Philippe and Toby became firm friends and thought of opening their own patisserie in Brittany, but competition in France is fierce and, surprisingly, too many regulations make it difficult for new businesses. Their thinking switched to opening a French patisserie in England, where it would be a great novelty. They looked at Plymouth, Exeter, Brighton and Portsmouth. Toby’s great aunt lived in Westbourne and, on a visit there, they discovered the perfect outlet on the busy main shopping street. It came on the market at the right time and they set about conversion, doing all the work themselves, and opening 11 years ago. Named after Toby’s daughter Angélique, they later extended at the rear to create a very popular and spotlessly clean tea shop.

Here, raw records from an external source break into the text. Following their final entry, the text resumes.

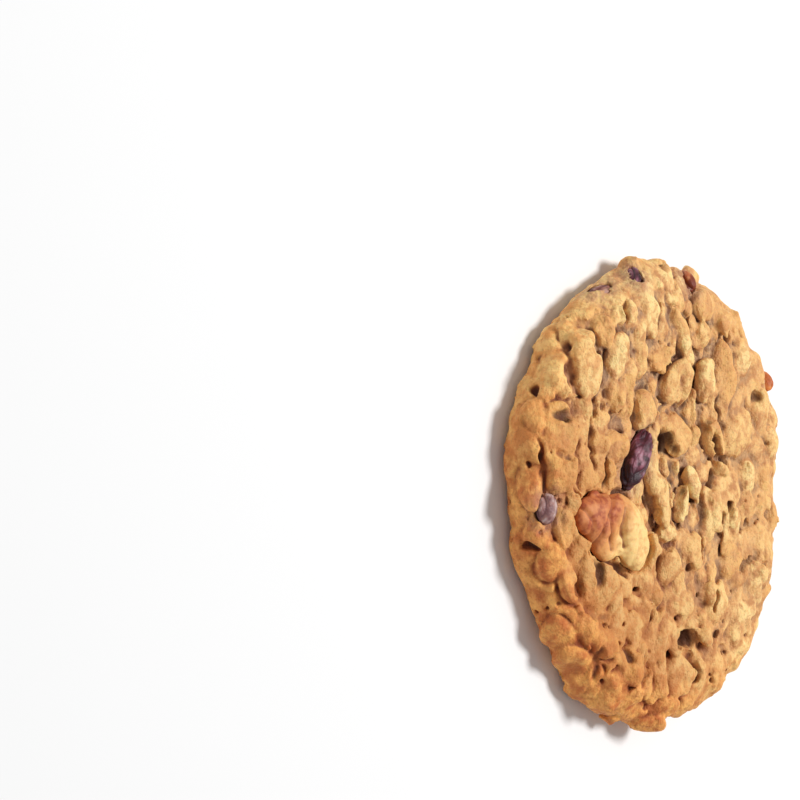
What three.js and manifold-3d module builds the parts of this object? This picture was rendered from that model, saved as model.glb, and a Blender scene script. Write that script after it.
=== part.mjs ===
// An oatmeal cranberry cookie, lying on its flat underside with its lumpy face up.
// All sizes are in millimetres. The origin is the middle of the underside, +Z is up, and +Y runs
// along the longer diameter. The dough is one solid with its oat flakes baked in; each dried
// cranberry and the walnut piece is a solid of its own, seated in a pocket of the dough.
import * as THREE from 'three';
import { mergeVertices } from 'three/addons/utils/BufferGeometryUtils.js';
import Module from 'manifold-3d';

const wasm = await Module();
wasm.setup();

// ---------------------------------------------------------------- driving sizes

// Radii of the outline at its widest height, every 22.5 degrees round from +X.
const OUTLINE_RADII = [
  32.5, 36.0, 36.3, 38.2, 38.3, 35.9, 34.8, 34.1,
  33.1, 32.6, 33.4, 37.0, 37.5, 37.4, 36.7, 34.6,
];
const MEAN_RADIUS = 36;
const BOX_MIDDLE = [0, -0.2]; // the crags and bulges put the middle of the box this far off the face's

// The section from the middle of the face out to the edge of the underside.
const SHOULDER_HEIGHT = 9.3;
const DISH = 0.6; // how far the middle of the face lies below the shoulder
const RIM_WIDTH = 7; // from the shoulder out to the waist
const WAIST_HEIGHT = 3.5;
const UNDERCUT = 4; // from the waist back in to the underside
const RIM_SHARE = 1 - RIM_WIDTH / MEAN_RADIUS;
const FACE_STEPS = 5;
const SHOULDER_STEPS = 5;
const UNDERCUT_STEPS = 3;
const FINE_STEPS = [40, 30, 20]; // of face, shoulder and undercut, to measure the way along
const CORE_SEGMENTS = 60;

// Broad swells of the face, and bulges round the rim, that the dough keeps from spreading in the oven.
const SWELL_HEIGHTS = [0.24, 0.16]; // of two sets of swells that lie across each other
const SWELL_LENGTHS = [5.5, 7.2, 4.4];
const SWELL_PHASES = [0.6, -0.4];
const SWELL_SLANT = 1.4;
const BULGE_DEPTHS = [0.33, 0.22];
const BULGE_COUNTS = [11, 17]; // two rings of bulges that lie across each other
const BULGE_SLANTS = [0.5, -0.4]; // radians round the rim for each millimetre of height

// A rolled oat flake under its film of dough: a flattened lens, blunt at the edge.
const FLAKE_SIDES = 8;
const FLAKE_HALF_THICKNESS = 1.7;
// The profile's points are shares of the flake's half length and half thickness.
const FLAKE_PROFILE = [[0, -0.6], [1, 0], [0.72, 0.78], [0, 1]];
const FLAKE_RISE = 1.15; // how far a flake on the face stands out of the dough
const RIM_FLAKE_RISE = 0.45;
const SINKING = [23, 32]; // the distances from the middle between which flakes sink to the rim's rise
const FLAKE_TILT = 0.3; // the most that a flake leans, in radians

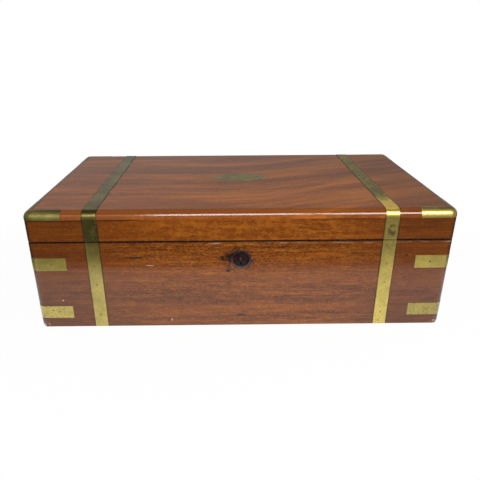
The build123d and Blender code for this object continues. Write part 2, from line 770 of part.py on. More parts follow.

A further development has added a sunny tea garden.
Philippe’s versatility is spellbinding. One moment he’s making flans, the next the classic pain au chocolat, and then the luscious fruit tarts that I like so much. He will make almost anything to order, including traditional French wedding cakes – choux pastry, caramelised sugar and custard in the form of a cone. His ice-cream gateaux are popular with locals, including the many appreciative French emigrés in Westbourne and Bournemouth! French flour is the base of many of Philippe’s creations, with French chocolate and coffee essence.
Tasty and authentic A thin pancake containing savoury fillings, the Breton gallette, is now a popular lunchtime snack in Westbourne. The day I called, the four special flavours of the day were Bavarian sausage, Stilton, Gruyére, and pepperoni. Somewhat thicker than the paper-thin native version, I much enjoyed the delicious galette complet – an abundance of hot ham, mushroom, tomato, cheese and egg, inside a soft buckwheat pancake. Another two tasty and authentic lunchtime snacks are the French ham-and-cheese toasted sandwich, the Croque Monsieur, which, with an egg on top, becomes the Croque Madame.
But as in Normandy, the amazing array of cakes and tarts soon takes my eye and my taste buds are activated. I want to try every one laid on the row of shining metal trays. Though the super apple tarts and flans are my own favourites, there are delicious gooseberry, apricot and strawberry varieties, too. Unmissable, too, are the succulent éclairs, made differently to their English cousins, having much softer bases, and, rather than cream inside, coffee or chocolate custard instead. St Honoré is a classic, distinguished by the caramel-covered pastry balls surrounding the top. St Honoré, the 7th-century Bishop of Amiens, is, in fact, the patron saint of pastry chefs and bakers.
Another French favourite is the religieuse, a filled cream puff, topped by a filled profiterole. The rich palet au chocolat will encourage the most ardent slimmer to abandon their diet and enjoy the dancing flavours.
Cheerful Zuzana Balikova from the Czech Republic, and Adrien Loquesol from Poitiers in France, are two of the happy staff who alternate between the tea shop and selling cakes. Joined by locals Serena Stevens and Michael Cameron, they serve a selection of teas, coffees and the creamy hot chocolate I so often enjoy in France. Philippe returns home around six times a year and has a flat in Nice. ‘I should like to live on the Riviera when I retire – it’s far too hot to work there,’ he laughs. ‘In Bournemouth, we have much the same climate as Brittany!’ But he loves Dorset: ‘The best place to live in England; an excellent quality of life.’